After shedding its electricity retailing and generation assets, the company turned in a solid June-year profit and bumped up its dividend and capital return.

A bottom-line profit of $148 million was swelled by $78.9 million of gains from the sales of its Cobb and TCC power plants.

Profit from its continuing businesses ­ energy transportation, energy trading and metering ­ was $67.1 million, up from $34.5 million a year ago.

Chief executive Phil James said ebitda (earnings before interest, tax, depreciation, and amortisation) and ebit (earnings before interest and tax) had held up well despite the asset sales, and despite his prediction last year that earnings would be hard to maintain.

All three remaining businesses made higher profits.

A capital return to shareholders, scheduled for November or December, has been lifted from $475 million to $525 million. It will take the form of a three-for-seven share cancellation at a strike price of $1.58.

The annual dividend rises to 9c, from 6.5c, meaning the company will pay out all of its net earnings but imputation credits are not expected to be available until the 2004 financial year.

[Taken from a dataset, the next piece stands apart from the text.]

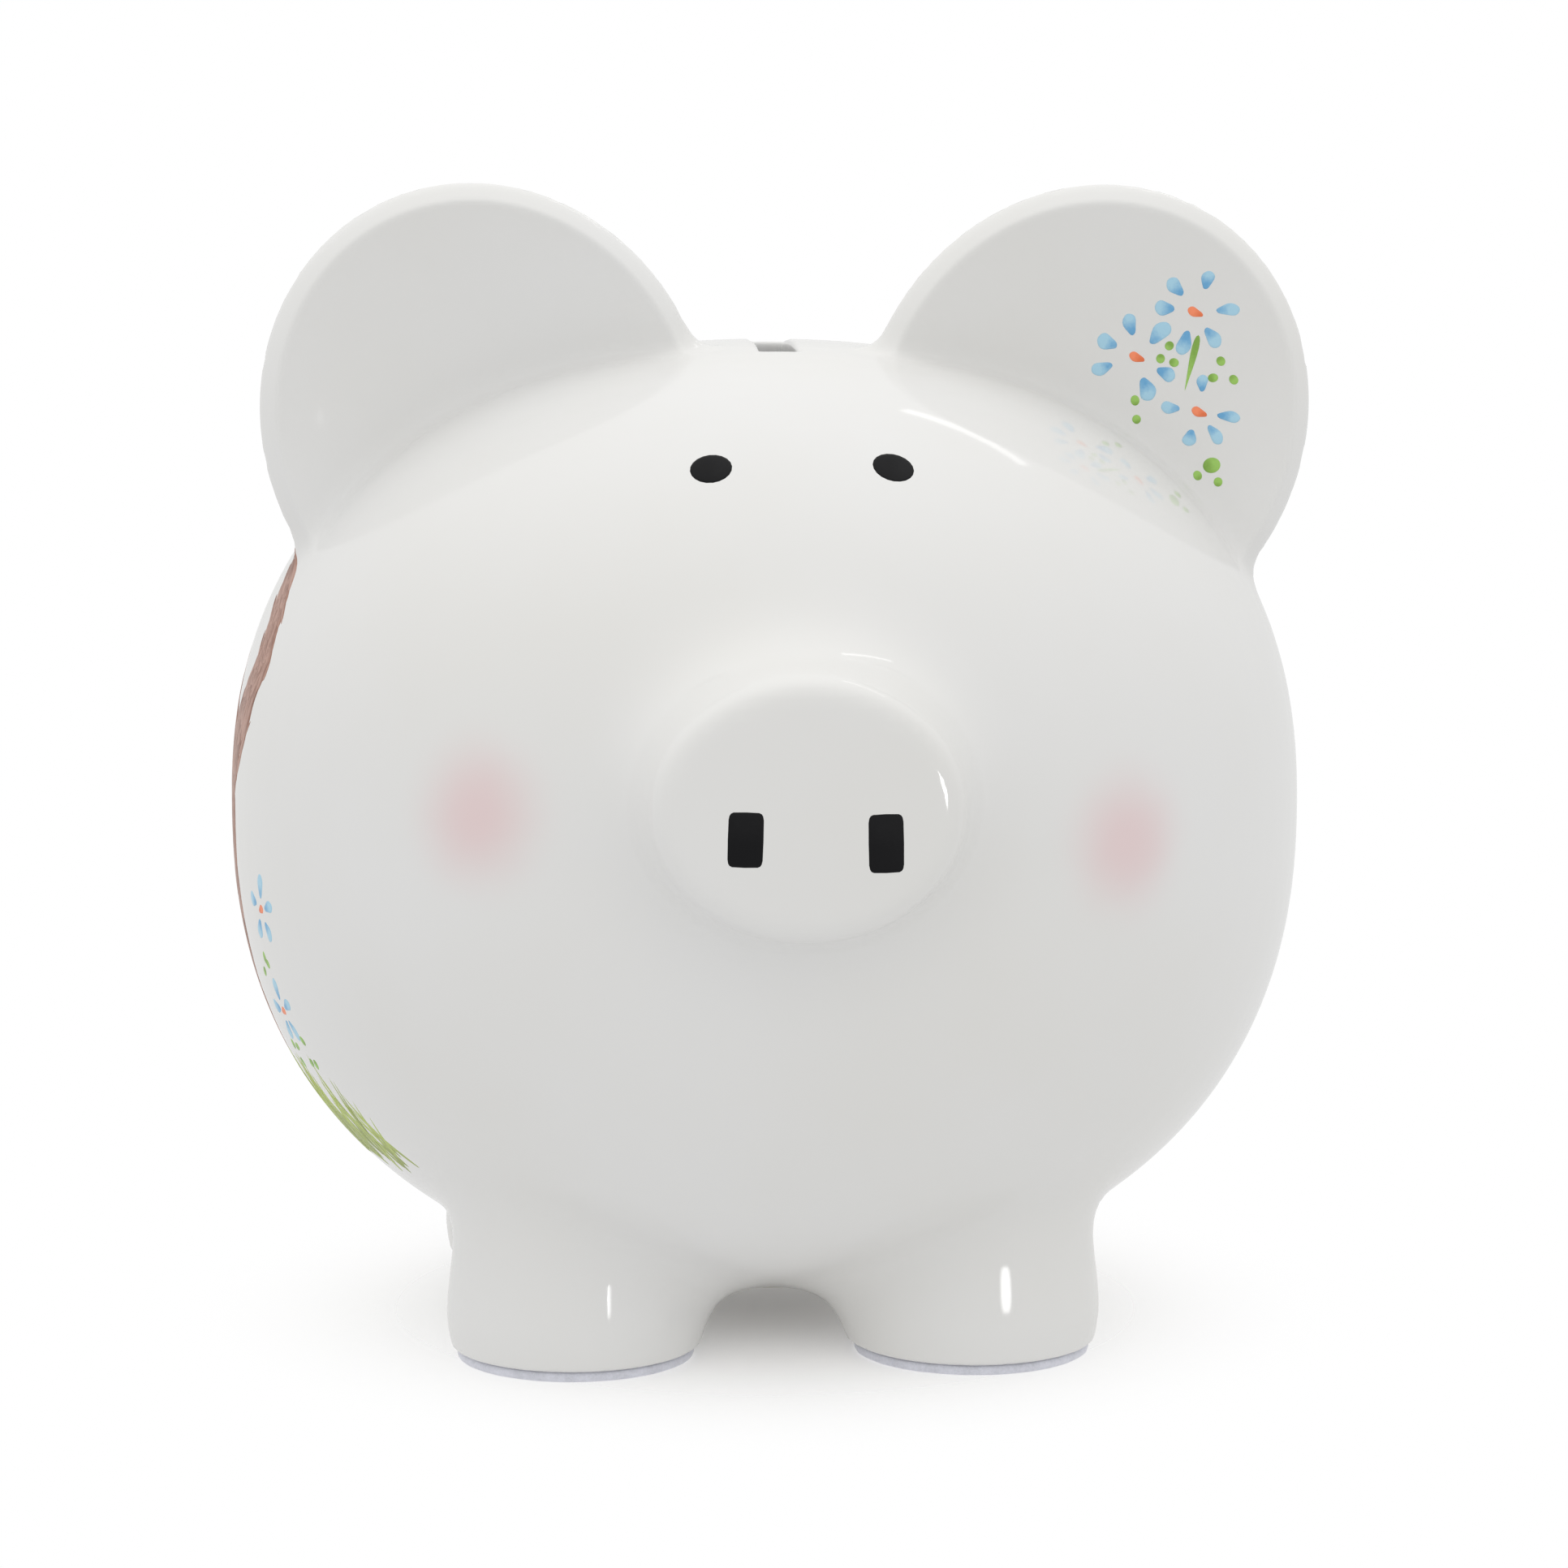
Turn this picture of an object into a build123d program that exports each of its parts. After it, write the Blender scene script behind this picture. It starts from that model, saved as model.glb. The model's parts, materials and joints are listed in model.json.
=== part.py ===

The asset sales have left NGC debt free and with only $6 million of goodwill remaining on its balance sheet.

Mr James said NGC now sought to be seen as a company that made good strategic choices, executed them effectively, and captured full value.

The company ranked 15th on the NZX50 index, "not high enough to attract the level of interest we'd like to maintain."

Revenue in the gas transportation ­ transmission and distribution ­ business rose by 4% to $114.3 million and a round of price rises has been announced.

A three-yearly revaluation of the pipeline network took the value from $458 million to $555 million. Mr James skirted the issue of further rises on the back of that, saying it was one factor the company took into account.

Distribution was the business that now had "the most potential for performance improvement."

Natural gas sales fell 11.4% to $293.4 million and LPG and gas liquids revenue was $45 million, up 23.3%.

Metering sales rose 6.1% to $39.9 million. Mr James said the aim was to build up metering and data management to the scale of the transportation and trading divisions.

The company a week ago announced the acquisition of 6740 mass market and time-of-use meters from TrustPower. It sees strong growth ahead in the time-of-use market.

Agreements with Wellington's Energy Intellect and Australia's Agility Management, a subsidiary of NGC's majority owner AGL, will take the metering business into New South Wales, Victoria, and South Australia.